### Input records
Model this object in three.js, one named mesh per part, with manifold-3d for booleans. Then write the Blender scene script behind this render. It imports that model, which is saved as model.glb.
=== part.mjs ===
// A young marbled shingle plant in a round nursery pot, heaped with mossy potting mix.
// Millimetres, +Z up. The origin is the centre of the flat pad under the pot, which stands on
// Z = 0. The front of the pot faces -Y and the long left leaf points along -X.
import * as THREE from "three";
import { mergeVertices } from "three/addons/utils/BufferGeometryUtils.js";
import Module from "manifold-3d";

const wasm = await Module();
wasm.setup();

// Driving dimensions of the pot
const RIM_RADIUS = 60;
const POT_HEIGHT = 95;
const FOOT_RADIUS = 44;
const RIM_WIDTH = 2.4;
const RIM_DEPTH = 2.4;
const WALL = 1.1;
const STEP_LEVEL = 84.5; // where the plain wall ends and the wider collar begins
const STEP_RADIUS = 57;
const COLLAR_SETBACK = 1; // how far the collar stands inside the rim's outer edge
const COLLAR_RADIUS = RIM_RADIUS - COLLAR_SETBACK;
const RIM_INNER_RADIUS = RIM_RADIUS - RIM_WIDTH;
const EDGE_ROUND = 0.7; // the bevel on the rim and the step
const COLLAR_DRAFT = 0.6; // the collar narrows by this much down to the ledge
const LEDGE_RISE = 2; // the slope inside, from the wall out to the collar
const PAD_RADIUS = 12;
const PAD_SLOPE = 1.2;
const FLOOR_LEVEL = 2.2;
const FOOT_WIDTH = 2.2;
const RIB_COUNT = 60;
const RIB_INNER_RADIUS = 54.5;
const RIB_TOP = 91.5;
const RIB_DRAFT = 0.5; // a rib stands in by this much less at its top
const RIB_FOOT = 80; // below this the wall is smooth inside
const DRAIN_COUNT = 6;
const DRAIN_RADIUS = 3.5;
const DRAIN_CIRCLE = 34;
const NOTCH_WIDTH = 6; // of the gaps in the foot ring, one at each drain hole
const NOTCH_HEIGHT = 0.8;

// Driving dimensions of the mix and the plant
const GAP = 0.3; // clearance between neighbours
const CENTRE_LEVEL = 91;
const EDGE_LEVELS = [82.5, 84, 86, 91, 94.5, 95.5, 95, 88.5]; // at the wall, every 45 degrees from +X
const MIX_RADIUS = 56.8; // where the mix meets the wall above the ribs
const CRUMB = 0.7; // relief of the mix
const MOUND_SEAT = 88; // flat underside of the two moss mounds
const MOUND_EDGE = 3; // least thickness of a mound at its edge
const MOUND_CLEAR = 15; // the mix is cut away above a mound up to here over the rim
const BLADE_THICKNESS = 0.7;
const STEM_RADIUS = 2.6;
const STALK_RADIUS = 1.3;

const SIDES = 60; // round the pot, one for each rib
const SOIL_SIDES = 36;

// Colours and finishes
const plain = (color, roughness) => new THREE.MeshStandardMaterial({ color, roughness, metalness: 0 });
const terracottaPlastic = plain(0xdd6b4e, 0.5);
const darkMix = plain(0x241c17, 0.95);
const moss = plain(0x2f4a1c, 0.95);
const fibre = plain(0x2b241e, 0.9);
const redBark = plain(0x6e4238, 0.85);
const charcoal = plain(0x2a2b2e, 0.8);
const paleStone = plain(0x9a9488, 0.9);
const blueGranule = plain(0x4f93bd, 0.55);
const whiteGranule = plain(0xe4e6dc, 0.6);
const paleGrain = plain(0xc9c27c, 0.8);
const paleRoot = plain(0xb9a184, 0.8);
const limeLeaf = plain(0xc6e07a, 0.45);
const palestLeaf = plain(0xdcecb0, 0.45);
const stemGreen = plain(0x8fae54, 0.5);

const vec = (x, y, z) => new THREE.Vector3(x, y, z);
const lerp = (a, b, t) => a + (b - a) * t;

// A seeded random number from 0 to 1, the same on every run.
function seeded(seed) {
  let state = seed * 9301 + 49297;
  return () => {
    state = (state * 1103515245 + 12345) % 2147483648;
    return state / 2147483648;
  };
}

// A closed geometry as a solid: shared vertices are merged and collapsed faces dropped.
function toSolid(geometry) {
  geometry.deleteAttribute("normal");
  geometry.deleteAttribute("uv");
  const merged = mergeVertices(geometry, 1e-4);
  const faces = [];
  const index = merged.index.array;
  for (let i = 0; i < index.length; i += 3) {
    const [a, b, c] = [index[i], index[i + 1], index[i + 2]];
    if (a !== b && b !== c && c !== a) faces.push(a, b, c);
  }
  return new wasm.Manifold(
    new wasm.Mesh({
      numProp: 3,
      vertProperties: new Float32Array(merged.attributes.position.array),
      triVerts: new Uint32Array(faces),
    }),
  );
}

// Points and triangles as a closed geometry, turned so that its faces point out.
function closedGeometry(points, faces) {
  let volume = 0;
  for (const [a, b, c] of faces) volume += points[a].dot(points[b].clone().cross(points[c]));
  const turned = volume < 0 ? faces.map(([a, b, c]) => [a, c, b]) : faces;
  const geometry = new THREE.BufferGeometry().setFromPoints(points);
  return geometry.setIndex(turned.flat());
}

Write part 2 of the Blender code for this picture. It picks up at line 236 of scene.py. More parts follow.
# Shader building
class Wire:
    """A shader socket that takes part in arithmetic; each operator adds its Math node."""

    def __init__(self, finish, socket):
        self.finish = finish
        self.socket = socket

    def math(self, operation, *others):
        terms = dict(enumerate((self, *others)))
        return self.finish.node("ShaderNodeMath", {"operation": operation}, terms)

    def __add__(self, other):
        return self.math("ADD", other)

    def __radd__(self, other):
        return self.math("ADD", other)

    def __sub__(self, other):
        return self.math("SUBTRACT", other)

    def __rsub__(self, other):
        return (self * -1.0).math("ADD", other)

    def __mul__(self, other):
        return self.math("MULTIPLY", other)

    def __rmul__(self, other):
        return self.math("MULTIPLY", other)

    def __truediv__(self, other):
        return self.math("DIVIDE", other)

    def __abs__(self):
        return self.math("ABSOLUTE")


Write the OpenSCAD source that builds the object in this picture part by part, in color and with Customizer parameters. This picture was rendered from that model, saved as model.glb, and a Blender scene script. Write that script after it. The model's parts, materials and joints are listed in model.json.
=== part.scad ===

### Required task
Send back all of the entries exactly, with nothing missing.

### Correct output
Model this object in three.js, one named mesh per part, with manifold-3d for booleans. Then write the Blender scene script behind this render. It imports that model, which is saved as model.glb.
=== part.mjs ===
// A young marbled shingle plant in a round nursery pot, heaped with mossy potting mix.
// Millimetres, +Z up. The origin is the centre of the flat pad under the pot, which stands on
// Z = 0. The front of the pot faces -Y and the long left leaf points along -X.
import * as THREE from "three";
import { mergeVertices } from "three/addons/utils/BufferGeometryUtils.js";
import Module from "manifold-3d";

const wasm = await Module();
wasm.setup();

// Driving dimensions of the pot
const RIM_RADIUS = 60;
const POT_HEIGHT = 95;
const FOOT_RADIUS = 44;
const RIM_WIDTH = 2.4;
const RIM_DEPTH = 2.4;
const WALL = 1.1;
const STEP_LEVEL = 84.5; // where the plain wall ends and the wider collar begins
const STEP_RADIUS = 57;
const COLLAR_SETBACK = 1; // how far the collar stands inside the rim's outer edge
const COLLAR_RADIUS = RIM_RADIUS - COLLAR_SETBACK;
const RIM_INNER_RADIUS = RIM_RADIUS - RIM_WIDTH;
const EDGE_ROUND = 0.7; // the bevel on the rim and the step
const COLLAR_DRAFT = 0.6; // the collar narrows by this much down to the ledge
const LEDGE_RISE = 2; // the slope inside, from the wall out to the collar
const PAD_RADIUS = 12;
const PAD_SLOPE = 1.2;
const FLOOR_LEVEL = 2.2;
const FOOT_WIDTH = 2.2;
const RIB_COUNT = 60;
const RIB_INNER_RADIUS = 54.5;
const RIB_TOP = 91.5;
const RIB_DRAFT = 0.5; // a rib stands in by this much less at its top
const RIB_FOOT = 80; // below this the wall is smooth inside
const DRAIN_COUNT = 6;
const DRAIN_RADIUS = 3.5;
const DRAIN_CIRCLE = 34;
const NOTCH_WIDTH = 6; // of the gaps in the foot ring, one at each drain hole
const NOTCH_HEIGHT = 0.8;

// Driving dimensions of the mix and the plant
const GAP = 0.3; // clearance between neighbours
const CENTRE_LEVEL = 91;
const EDGE_LEVELS = [82.5, 84, 86, 91, 94.5, 95.5, 95, 88.5]; // at the wall, every 45 degrees from +X
const MIX_RADIUS = 56.8; // where the mix meets the wall above the ribs
const CRUMB = 0.7; // relief of the mix
const MOUND_SEAT = 88; // flat underside of the two moss mounds
const MOUND_EDGE = 3; // least thickness of a mound at its edge
const MOUND_CLEAR = 15; // the mix is cut away above a mound up to here over the rim
const BLADE_THICKNESS = 0.7;
const STEM_RADIUS = 2.6;
const STALK_RADIUS = 1.3;

const SIDES = 60; // round the pot, one for each rib
const SOIL_SIDES = 36;

// Colours and finishes
const plain = (color, roughness) => new THREE.MeshStandardMaterial({ color, roughness, metalness: 0 });
const terracottaPlastic = plain(0xdd6b4e, 0.5);
const darkMix = plain(0x241c17, 0.95);
const moss = plain(0x2f4a1c, 0.95);
const fibre = plain(0x2b241e, 0.9);
const redBark = plain(0x6e4238, 0.85);
const charcoal = plain(0x2a2b2e, 0.8);
const paleStone = plain(0x9a9488, 0.9);
const blueGranule = plain(0x4f93bd, 0.55);
const whiteGranule = plain(0xe4e6dc, 0.6);
const paleGrain = plain(0xc9c27c, 0.8);
const paleRoot = plain(0xb9a184, 0.8);
const limeLeaf = plain(0xc6e07a, 0.45);
const palestLeaf = plain(0xdcecb0, 0.45);
const stemGreen = plain(0x8fae54, 0.5);

const vec = (x, y, z) => new THREE.Vector3(x, y, z);
const lerp = (a, b, t) => a + (b - a) * t;

// A seeded random number from 0 to 1, the same on every run.
function seeded(seed) {
  let state = seed * 9301 + 49297;
  return () => {
    state = (state * 1103515245 + 12345) % 2147483648;
    return state / 2147483648;
  };
}

// A closed geometry as a solid: shared vertices are merged and collapsed faces dropped.
function toSolid(geometry) {
  geometry.deleteAttribute("normal");
  geometry.deleteAttribute("uv");
  const merged = mergeVertices(geometry, 1e-4);
  const faces = [];
  const index = merged.index.array;
  for (let i = 0; i < index.length; i += 3) {
    const [a, b, c] = [index[i], index[i + 1], index[i + 2]];
    if (a !== b && b !== c && c !== a) faces.push(a, b, c);
  }
  return new wasm.Manifold(
    new wasm.Mesh({
      numProp: 3,
      vertProperties: new Float32Array(merged.attributes.position.array),
      triVerts: new Uint32Array(faces),
    }),
  );
}

// Points and triangles as a closed geometry, turned so that its faces point out.
function closedGeometry(points, faces) {
  let volume = 0;
  for (const [a, b, c] of faces) volume += points[a].dot(points[b].clone().cross(points[c]));
  const turned = volume < 0 ? faces.map(([a, b, c]) => [a, c, b]) : faces;
  const geometry = new THREE.BufferGeometry().setFromPoints(points);
  return geometry.setIndex(turned.flat());
}

Write part 2 of the Blender code for this picture. It picks up at line 236 of scene.py. More parts follow.
# Shader building
class Wire:
    """A shader socket that takes part in arithmetic; each operator adds its Math node."""

    def __init__(self, finish, socket):
        self.finish = finish
        self.socket = socket

    def math(self, operation, *others):
        terms = dict(enumerate((self, *others)))
        return self.finish.node("ShaderNodeMath", {"operation": operation}, terms)

    def __add__(self, other):
        return self.math("ADD", other)

    def __radd__(self, other):
        return self.math("ADD", other)

    def __sub__(self, other):
        return self.math("SUBTRACT", other)

    def __rsub__(self, other):
        return (self * -1.0).math("ADD", other)

    def __mul__(self, other):
        return self.math("MULTIPLY", other)

    def __rmul__(self, other):
        return self.math("MULTIPLY", other)

    def __truediv__(self, other):
        return self.math("DIVIDE", other)

    def __abs__(self):
        return self.math("ABSOLUTE")


Write the OpenSCAD source that builds the object in this picture part by part, in color and with Customizer parameters. This picture was rendered from that model, saved as model.glb, and a Blender scene script. Write that script after it. The model's parts, materials and joints are listed in model.json.
=== part.scad ===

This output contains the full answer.